Hundreds of journalists and bloggers rallied in support of Kashin, 30, in central Moscow on Thursday, demanding that authorities find and prosecute those responsible for a series of attacks on reporters.

There have been 19 unsolved murders of journalists in Russia since 2000, including the 2006 killing of Kremlin critic Anna Politkovskaya, according to New York-based Committee to Protect Journalists.

CPJ lists Russia as the world's eighth most dangerous country for journalists.

The attack on Kashin, who blogged against plans to build a highway through the Khimki forest on the edge of Moscow, was captured on closed-circuit television.

President Dmitry Medvedev has pledged in the days following the attack to hold the attackers responsible. “Whoever contributed to the crime will be punished regardless of his position or place in society and regardless of his other merits, if there are any,” Medvedev said Monday.
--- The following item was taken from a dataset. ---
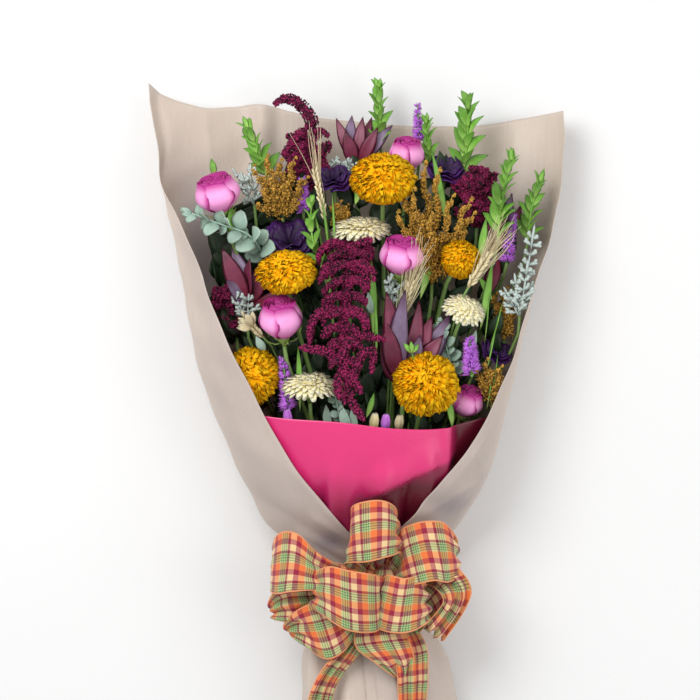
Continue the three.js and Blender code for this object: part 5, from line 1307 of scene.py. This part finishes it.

Kashin's wife said doctors refused to give a timeline for her husband's potential recovery.

"He is conscious, but the doctors are very cautious and hesitant in their prognosis. They will not give us a timeline yet," she said.

Kommersant publishes mild criticism of the authorities, but Kashin angered people with his investigative reports about extremist groups, as well as opposition and pro-Kremlin youth movements, for both the newspaper and his popular blog.